(DATASET CONTENT):
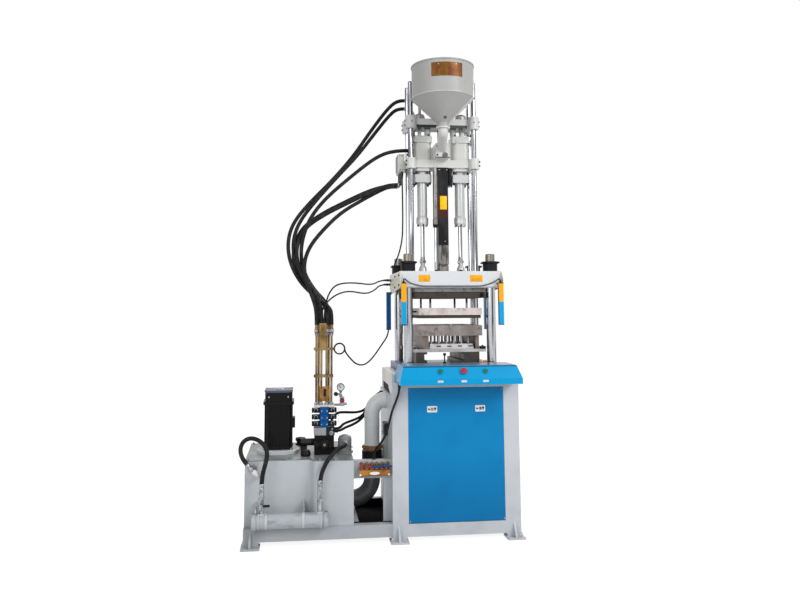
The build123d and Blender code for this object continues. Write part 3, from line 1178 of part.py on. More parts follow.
def suction_duct():
    """Oil duct from the clamp cylinder down to the tank, in two elbows joined by a rubber sleeve."""
    wall = -BASE_HALF_X
    upper = pipe([(DUCT_X, 0, SLEEVE_TOP), (DUCT_X, 0, DUCT_Z), (wall, 0, DUCT_Z)], DUCT_R, DUCT_BEND - 8)
    ring = rod_x(wall - 12, wall, 0, DUCT_Z, DUCT_R + 14)
    ring -= rod_x(wall - 13, wall + 1, 0, DUCT_Z, DUCT_R)
    joint = post(DUCT_X, 0, DUCT_JOINT_Z, DUCT_JOINT_Z + 8, DUCT_R + 3)
    joint -= post(DUCT_X, 0, DUCT_JOINT_Z - 1, DUCT_JOINT_Z + 9, DUCT_R)
    lower_run = [(DUCT_X, 0, SLEEVE_BOTTOM), (DUCT_X, 0, RETURN_Z), (TANK_RIGHT_X, 0, RETURN_Z)]
    lower = pipe(lower_run, RETURN_R, RETURN_BEND)
    sleeve = turned(DUCT_X, 0, [
        (0, SLEEVE_BOTTOM), (SLEEVE_R - 5, SLEEVE_BOTTOM), (SLEEVE_R, SLEEVE_BOTTOM + 8),
        (SLEEVE_R, SLEEVE_TOP - 8), (SLEEVE_R - 6, SLEEVE_TOP), (0, SLEEVE_TOP),
    ])
    band = turned(DUCT_X, 0, [
        (DUCT_R, SLEEVE_TOP), (61, SLEEVE_TOP), (61, SLEEVE_TOP + 28), (DUCT_R, SLEEVE_TOP + 28),
    ])
    band += block(DUCT_X + 55, DUCT_X + 76, -12, 12, SLEEVE_TOP + 2, SLEEVE_TOP + 26)
    return [upper, ring, joint, lower, sleeve, band]


def outlet_x(index):
    """Where each outlet of the water manifold stands."""
    pitch = (BRASS_RIGHT_X - BRASS_LEFT_X) / OUTLETS
    return BRASS_LEFT_X + pitch * (index + 0.5)


def water_manifold():
    """Brass cooling water manifold on its bracket, with six upright valve bodies."""
    y0, y1 = TANK_FRONT_LEFT_Y - BRASS_DEPTH, TANK_FRONT_LEFT_Y
    bar = block(BRASS_LEFT_X, BRASS_RIGHT_X, y0, y1, BRASS_Z, BRASS_TOP)
    bar = chamfer(bar.edges().filter_by(Axis.X), 3)
    pieces = [bar]
    middle = (y0 + y1) / 2
    for index in range(OUTLETS):
        x = outlet_x(index)
        valve = post(x, middle, BRASS_TOP, BRASS_TOP + 44, 8)
        valve += post(x, middle, BRASS_TOP + 12, BRASS_TOP + 28, 11)
        valve += rod_y(x, y0 - 4, middle, BRASS_TOP + VALVE_RISE, 4)
        pieces.append(valve)
    return pieces


def valve_lever(index):
    """Lever of one water valve; the first stands up and the others lie to the right."""
    y = TANK_FRONT_LEFT_Y - BRASS_DEPTH - 5.5 - REST_GAP
    turn = 0 if index == 0 else 90
    return lever(outlet_x(index), y, BRASS_TOP + VALVE_RISE, turn, LEVER_LENGTH, 3)


RISER_ENDS = [(end_x, RISER_Y, WEB_TOP + rise) for x, rise, end_x in RISERS]
SIDE_PORT = (SIDE_PORT_END_X, UNIT_Y, WEB_TOP + SIDE_PORT_RISE)
PORTS = [(BOX_LEFT_X, y, PORT_Z) for y in PORT_Y]
TUBE_TOPS = [(x, y, TUBE_TOP) for x, y in TUBES]
HOSE_EXIT = 50.0
HOLDER_EXITS = [(x, HOLDER_FRONT_Y + 7, TUBE_TOP + 10) for x in (TUBES[0][0] + 48, TUBES[0][0] + 32)]
COOLER_ENDS = [
    (COOLER_PORTS_X[0], COOLER_Y, HOSE_FOOT_Z),
    (COOLER_PORTS_X[1], COOLER_Y, OTHER_HOSE_FOOT_Z),
]
FILTER_END = (FILTER_X, FILTER_PORT_Y, FILTER_PORT_Z)
GLAND_ENDS = [(GLAND_FACE_X, y, z) for y, z in HEAD_GLANDS]
COLUMN_START = (*CABLE_GLAND, BOX_BOTTOM - 14)
COLUMN_END = (*TOP_GLAND, HEAD_TOP + 14)
CURTAIN_END = (-HEAD_HALF_X - ARM_THICK - 13.5, ARM_REAR_Y + 7, REAR_CURTAIN_BOTTOM + 35)
RING_OUT = (CABLE_RING[0] + 40, CABLE_RING[1], CABLE_RING[2] - 15)
POWER_START = (-BASE_HALF_X + 40, BASE_FRONT_Y - 33, CONSOLE_BOTTOM)
POWER_END = (BRASS_RIGHT_X - 92, TANK_FRONT_LEFT_Y + 18, BRASS_TOP + 52)


def off(point, x=0.0, y=0.0, z=0.0):
    """A point beside another one."""
    return point[0] + x, point[1] + y, point[2] + z


CORDS = {
    "hose_a1": (HOSE_R, [
        RISER_ENDS[0], off(RISER_ENDS[0], x=-HOSE_EXIT), (-355, 165, 2801), (-470, 150, 2642),
        (-601, 115, 2443), (-751, 56, 2258), (-916, -5, 2082), (-1011, -52, 1951), (-1043, -84, 1826),
        (-1026, -109, 1690), (-957, -134, 1559), (-861, -150, 1469), (-765, -162, 1399),
        off(TUBE_TOPS[3], z=HOSE_EXIT + 5), TUBE_TOPS[3],
    ]),
    "hose_a2": (HOSE_R, [
        RISER_ENDS[1], off(RISER_ENDS[1], x=-HOSE_EXIT), (-350, 158, 2744), (-445, 135, 2619),
        (-574, 92, 2443), (-699, 49, 2303), (-870, -21, 2099), (-976, -68, 1949), (-1011, -89, 1814),
        (-988, -112, 1679), (-917, -128, 1554), (-829, -127, 1465), (-789, -132, 1390),
        off(TUBE_TOPS[2], z=HOSE_EXIT + 5), TUBE_TOPS[2],
    ]),
    "hose_b": (HOSE_R, [
        SIDE_PORT, off(SIDE_PORT, x=-HOSE_EXIT - 17), (-380, 16, 2455), (-479, -4, 2399),
        (-638, -36, 2264), (-792, -67, 2124), (-889, -98, 1999), (-939, -117, 1874), (-958, -117, 1750),
        (-935, -107, 1627), (-868, -101, 1513), (-786, -101, 1432), off(TUBE_TOPS[5], z=HOSE_EXIT + 20),
        TUBE_TOPS[5],
    ]),
    "carriage_hoses": (HOSE_R, [
        PORTS[0], off(PORTS[0], x=-HOSE_EXIT - 2), (-431, 5, 2203), (-527, -11, 2158), (-673, -28, 2083),
        (-795, -44, 2018), (-924, -73, 1928), (-974, -105, 1833), (-986, -127, 1728), (-946, -153, 1613),
        (-876, -174, 1512), (-828, -180, 1421), off(TUBE_TOPS[1], z=HOSE_EXIT + 15), TUBE_TOPS[1],
    ], [
        PORTS[1], off(PORTS[1], x=-HOSE_EXIT - 2), (-441, 43, 2212), (-531, 34, 2177), (-680, 17, 2101),
        (-810, -1, 2031), (-935, -28, 1941), (-991, -51, 1840), (-1009, -69, 1735), (-977, -87, 1624),
        (-907, -103, 1529), (-847, -113, 1429), off(TUBE_TOPS[4], z=HOSE_EXIT + 20), TUBE_TOPS[4],
    ], [
        PORTS[2], off(PORTS[2], x=-HOSE_EXIT - 2), (-429, 65, 2193), (-524, 13, 2136), (-690, -57, 2031),
        (-816, -109, 1902), (-907, -152, 1782), (-939, -180, 1662), (-911, -198, 1546), (-865, -187, 1427),
        off(TUBE_TOPS[0], z=HOSE_EXIT + 20), TUBE_TOPS[0],
    ]),
    "cooler_hose_left": (COOLER_HOSE_R, [
        COOLER_ENDS[0], off(COOLER_ENDS[0], z=HOSE_EXIT + 5), (-1164, -428, 440), (-1150, -419, 490),
        (-1141, -406, 535), (-1152, -392, 582), (-1195, -380, 620), (-1250, -374, 632), (-1292, -377, 606),
        (-1303, -388, 552), off(INLET_END, x=-47, z=47), INLET_END,
    ]),
    "cooler_hose_right": (COOLER_HOSE_R, [
        FILTER_END, off(FILTER_END, y=-HOSE_EXIT), (-703, -334, 556), (-748, -384, 538), (-800, -424, 480),
        off(COOLER_ENDS[1], z=HOSE_EXIT + 25), COOLER_ENDS[1],
    ]),
    "head_cable_upper": (CABLE_R, [
        HOLDER_EXITS[0], off(HOLDER_EXITS[0], z=45), (-797, -198, 1419), (-772, -172, 1499),
        (-719, -116, 1554), (-599, -10, 1565), (-470, 115, 1552), off(GLAND_ENDS[0], x=-55), GLAND_ENDS[0],
    ]),
    "head_cable_lower": (CABLE_R, [
        HOLDER_EXITS[1], off(HOLDER_EXITS[1], z=45), (-811, -190, 1410), (-735, -140, 1481),
        (-640, -38, 1511), (-520, 65, 1490), (-450, 167, 1515), off(GLAND_ENDS[1], x=-55), GLAND_ENDS[1],
    ]),
    "column_cable": (CABLE_R, [
        COLUMN_START, off(COLUMN_START, z=-69), (-264, 45, 2120), (-262, 55, 1990), (-265, 65, 1860),
        (-285, 105, 1760), (-308, 142, 1705), off(COLUMN_END, z=43), COLUMN_END,
    ]),
    "curtain_cable": (CABLE_R, [
        RING_OUT, (-638, -141, 1078), (-600, -105, 1038), (-550, -55, 1022), (-500, 20, 1040),
        (-450, 95, 1085), (-400, 160, 1145), (-358, 205, 1195), off(CURTAIN_END, z=-42), CURTAIN_END,
    ]),
    "power_cable": (POWER_CABLE_R, [
        POWER_START, off(POWER_START, z=-45), (-372, -413, 840), (-398, -408, 780), (-413, -400, 715),
        (-428, -385, 650), (-455, -358, 585), (-488, -326, 542), off(POWER_END, z=38), POWER_END,
    ]),
}


def cords():
    """Every free hose and cable, and the hanging ring of spare curtain cable."""
    made = {}
    for name, (radius, *routes) in CORDS.items():
        made[name] = [cord(name, route, radius) for route in routes]
    made["curtain_cable"].append(Pos(*CABLE_RING) * Rot(90, 0, 0) * Torus(CABLE_RING_R, CABLE_R))
    return made


def build():
    """Every node's pieces by its name."""
    nodes = {
        maker.__name__: maker()
        for maker in (
            base_frame, skid_frame, bed_block, clamp_cylinder, tie_bars, head_platen, light_curtains,
            guide_bars, shift_rods, upper_plate, console, oil_tank, pump_motor, oil_cooler, valve_stack,
            hard_tubes, suction_duct, water_manifold, carriage_casting, shift_cylinders, barrel,
            barrel_cover, feed_chute, hopper, junction_box, riser_pipes, crosshead, injection_rods,
            screw_motor, moving_platen, ram, bolster, lower_plate, ejector_set, middle_plate,
            front_panel, cooler_lever, relief_knob,
        )
    }
    nodes["panel_lock_left"] = panel_lock(-1)
    nodes["panel_lock_right"] = panel_lock(1)
    for index, name in enumerate(("start_button_left", "stop_button", "start_button_right")):
        nodes[name] = button(index)
    for index in range(OUTLETS):
        nodes[f"valve_lever_{index + 1}"] = valve_lever(index)
    nodes.update(cords())
    return nodes


def main():
    """Moves every node to the origin and writes it."""
    os.makedirs("parts", exist_ok=True)
    shift = Pos(-ORIGIN[0], -ORIGIN[1], 0)
    for name, pieces in build().items():
        solids = [solid for piece in pieces for solid in piece.solids()]
        placed = [shift * solid for solid in solids]
        export_step(placed[0] if len(placed) == 1 else Compound(children=placed), f"parts/{name}.step")


main()
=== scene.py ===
import math

import bmesh
import bpy
from mathutils import Matrix, Vector


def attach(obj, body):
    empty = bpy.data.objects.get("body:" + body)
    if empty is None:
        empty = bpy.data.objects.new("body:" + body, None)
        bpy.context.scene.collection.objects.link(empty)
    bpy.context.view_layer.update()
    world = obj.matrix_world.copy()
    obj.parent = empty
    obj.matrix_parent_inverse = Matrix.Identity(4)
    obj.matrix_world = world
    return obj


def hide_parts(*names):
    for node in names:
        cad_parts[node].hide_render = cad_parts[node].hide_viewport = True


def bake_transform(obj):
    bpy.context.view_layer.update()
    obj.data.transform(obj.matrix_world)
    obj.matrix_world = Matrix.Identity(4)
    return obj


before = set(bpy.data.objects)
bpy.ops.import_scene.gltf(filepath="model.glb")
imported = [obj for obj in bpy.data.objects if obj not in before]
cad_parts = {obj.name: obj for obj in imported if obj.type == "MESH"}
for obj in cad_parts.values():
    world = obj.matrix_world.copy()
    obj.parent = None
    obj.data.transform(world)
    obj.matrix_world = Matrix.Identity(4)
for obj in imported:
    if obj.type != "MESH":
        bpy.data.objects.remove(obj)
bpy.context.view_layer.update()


# Welded base. A folded and welded steel box with a front frame, on four gusseted feet, painted in
# light grey enamel; dust gathers low down. Two small boxes are screwed to its left wall.
class Value:
    """A socket's value, which sums and products can use like a number."""

    def __init__(self, finish, socket):
        self.finish = finish
        self.socket = socket

    def work(self, operation, *values):
        return self.finish.add("Math", {"operation": operation}, dict(enumerate(values)))

    def __add__(self, other):
        return self.work("ADD", self, other)

    def __radd__(self, other):
        return self.work("ADD", other, self)

    def __sub__(self, other):
        return self.work("SUBTRACT", self, other)

    def __rsub__(self, other):
        return self.work("SUBTRACT", other, self)

    def __mul__(self, other):
        return self.work("MULTIPLY", self, other)

    def __rmul__(self, other):
        return self.work("MULTIPLY", other, self)

    def __abs__(self):
        return self.work("ABSOLUTE", self)

    def or_more(self, other):
        return self.work("MAXIMUM", self, other)


def paint_colour(shade):
    """A shade read from 0 to 255 as a screen shows it, in the renderer's own terms."""
    parts = [level / 255 for level in shade]
    return tuple(part / 12.92 if part < 0.04 else ((part + 0.055) / 1.055) ** 2.4 for part in parts) + (1.0,)


# The press's own axis, in the frame's millimetres.
AXIS_X, AXIS_Y = 440, 112.5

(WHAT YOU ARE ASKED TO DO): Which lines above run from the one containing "for name, pieces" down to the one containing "cad_parts[node].hide_render = cad_parts[node].hide_viewport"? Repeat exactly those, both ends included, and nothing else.

(OUTPUT BELOW):
    for name, pieces in build().items():
        solids = [solid for piece in pieces for solid in piece.solids()]
        placed = [shift * solid for solid in solids]
        export_step(placed[0] if len(placed) == 1 else Compound(children=placed), f"parts/{name}.step")


main()
=== scene.py ===
import math

import bmesh
import bpy
from mathutils import Matrix, Vector


def attach(obj, body):
    empty = bpy.data.objects.get("body:" + body)
    if empty is None:
        empty = bpy.data.objects.new("body:" + body, None)
        bpy.context.scene.collection.objects.link(empty)
    bpy.context.view_layer.update()
    world = obj.matrix_world.copy()
    obj.parent = empty
    obj.matrix_parent_inverse = Matrix.Identity(4)
    obj.matrix_world = world
    return obj


def hide_parts(*names):
    for node in names:
        cad_parts[node].hide_render = cad_parts[node].hide_viewport = True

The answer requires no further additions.